Video Supercut: Automatic Cuts From Speech With Whisper

Cutting dead air and repeated phrases by hand is slow. This project automates the boring parts. Point it at a folder of videos, and it will:

extract audio
detect speech segments
transcribe with Whisper
remove duplicate phrases
stitch the speaking parts together
normalize audio and save a final edit

The result is a tighter supercut, ready for review or publication.

Quickstart

From the README:

git clone git@github.com:justinkahrs/video-supercut.git
cd video-supercut
python3 -m venv venv
source ./venv/bin/activate
pip install -r requirements.txt

Add your raw videos, then run:

mkdir raw
# place .mp4 or .mkv files in ./raw
python3 main.py

The edited outputs will appear in edited_videos/.

Configuration

You can tune behavior through environment variables and constants:

NOISE controls silence threshold calibration.
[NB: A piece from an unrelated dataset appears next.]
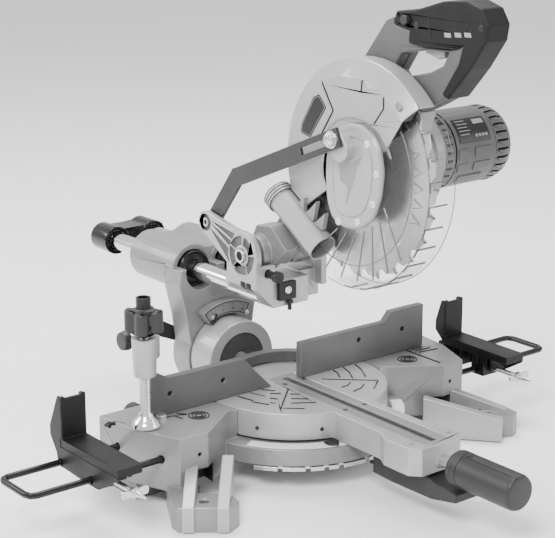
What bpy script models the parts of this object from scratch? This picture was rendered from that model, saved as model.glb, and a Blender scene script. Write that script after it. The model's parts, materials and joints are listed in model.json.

Accepts low, medium, or high.
MIN_SPEECH_DURATION sets the minimum silence length for detection.
MARGIN_DURATION adds padding around detected segments.
RAW_FOLDER and EDITED_FOLDER set input and output directories.

Relevant defaults in main.py:

NOISE_SETTING = os.environ.get("NOISE", "medium")
NOISE_OFFSET_MAP = {
    "low": 5,
    "medium": 10,
    "high": 15
}

MIN_SPEECH_DURATION = 500  # ms
MARGIN_DURATION = 200      # ms
RAW_FOLDER = "raw"
EDITED_FOLDER = "edited_videos"

How it works

1) Extract audio with ffmpeg

Video audio is extracted to a temporary WAV file. This keeps the pipeline fast and simple.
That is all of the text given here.